Davide Solfrini, “Vèstiti male”: la recensione
A poco più di un anno di distanza da Luna Park, esce Vèstiti Male, il nuovo album del cantautore Davide Solfrini, disponibile sia in versione digitale sia in formato CD. Pochi brani, sei in tutto, che mantengono lo stile dei precedenti lavori dell’artista di Cattolica, in bilico tra il cantautorato, il pop e il rock, ma che non disdegnano il mondo dell’elettronica. In ognuna delle tracce si percorrono stati d’animo e sensazioni, mostrando senza vergogna esitazioni e perplessità e cercando conforto nell’introspezione e nell’estremo bisogno di umanità.

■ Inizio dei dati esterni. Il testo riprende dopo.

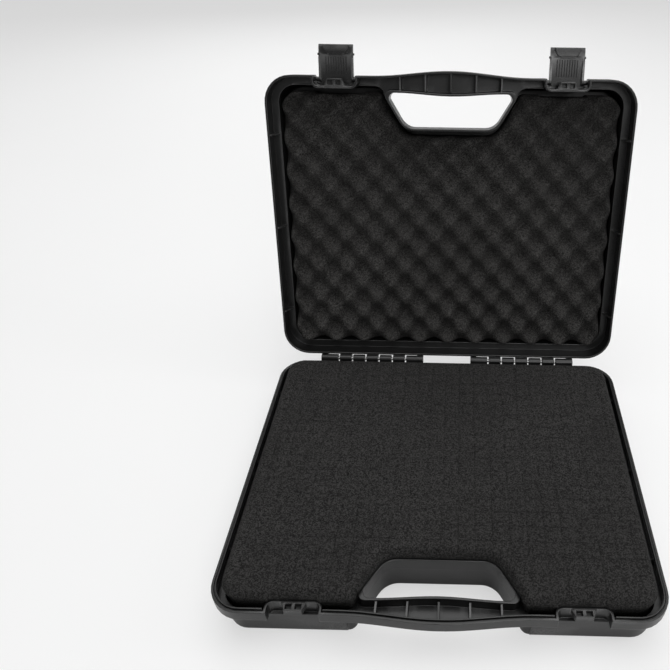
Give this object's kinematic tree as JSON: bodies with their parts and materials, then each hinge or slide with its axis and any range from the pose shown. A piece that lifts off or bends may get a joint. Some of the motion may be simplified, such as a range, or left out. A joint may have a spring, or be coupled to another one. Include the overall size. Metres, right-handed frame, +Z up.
{
  "type": "carry case",
  "caption": "Moulded carry case standing open: hinged lid with egg-crate foam, base with diced foam pad, hand grip split between both halves, flip latches.",
  "frame": {"origin": "centre of the base's flat underside", "axes": "+X along the hinge, to the right as seen from the grip; -Y towards the grip and latches, +Y towards the hinge; +Z up"},
  "size_m": [0.34, 0.4047, 0.3294],
  "materials": {
    "shell": "fine moulded grain",
    "latch": "fine moulded grain, satin",
    "pin": "drawn wire",
    "base_foam": "open-cell foam, matt",
    "lid_foam": "convoluted open-cell foam, matt",
    "label": "satin film"
  },
  "bodies": {
    "base": {"base_shell": "shell", "hinge_pin_left": "pin", "hinge_pin_right": "pin", "base_foam_pad": "base_foam", "base_foam_diced": "base_foam"},
    "lid": {"lid_shell": "shell", "lid_foam": "lid_foam", "label_plate": "label"},
    "latch_left": {"latch_left": "latch"},
    "latch_right": {"latch_right": "latch"}
  },
  "joints": [
    {"name": "lid_hinge", "type": "hinge", "parent": "base", "child": "lid", "pos_m": [0, 0.142, 0.04], "axis": [1, 0, 0], "range_deg": [0, 106]},
    {"name": "latch_left_hinge", "type": "hinge", "parent": "lid", "child": "latch_left", "pos_m": [-0.1055, 0.23225, 0.30104], "axis": [1, 0, 0], "range_deg": [0, 90]},
    {"name": "latch_right_hinge", "type": "hinge", "parent": "lid", "child": "latch_right", "pos_m": [0.1055, 0.23225, 0.30104], "axis": [1, 0, 0], "range_deg": [0, 90]}
  ]
}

Davide Solfrini Traccia per traccia
Il disco parte con un brano energico e deciso, Portiere Notturno. Un testo amaro, che denuncia la condizione dell’attuale mercato del lavoro, accompagnato da chitarre intense e da una voce graffiante.
L’attacco di Cose Buone è contraddistinto da un’atmosfera rock anni ’80 che ricorda Michael Jackson; questo sapore retrò, abbinato all’uso dei synth, lo rende il pezzo musicalmente più coinvolgente, nonostante sia la presa di coscienza di un uomo insoddisfatto, durante la colazione al bar di una mattina presto, prima di andare al lavoro.
I toni si ammorbidiscono con Un giorno piove, pezzo decisamente più pop, accompagnato dagli archi durante i ritornelli, e che vede le chitarre classiche assolute protagoniste in più momenti. La title track Vèstiti male potrebbe sembrare allegra in apparenza, con il suo ritornello martellante, la sua armonica e le percussioni; ma la sensazione di amarezza pervade anche questa storia, perché, in fondo, nonostante la rabbia e le frustrazioni che gli accendono lo spirito, il protagonista rimane impotente, senza coraggio, “un farabutto in eterna pausa caffé“.
Alto mare è una boccata di aria rock, una ballad malinconica nei suoni e nelle parole, che scorre fluida e si lascia apprezzare soprattutto durante i suoi assoli di chitarra elettrica. Ultima traccia è Una volta ero un uomo diverso, in cui si ritorna alle sonorità pop, ai bilanci e agli esami di coscienza, con uno sguardo al passato e il desiderio di andare oltre.
Davide Solfrini in questo lavoro dimostra di non riuscire a rimanere nei vestiti di un unico genere; il suo stile è variegato, ma nello stesso tempo riconoscibile, valorizzato da arrangiamenti ben curati e da musicisti di indiscutibile talento.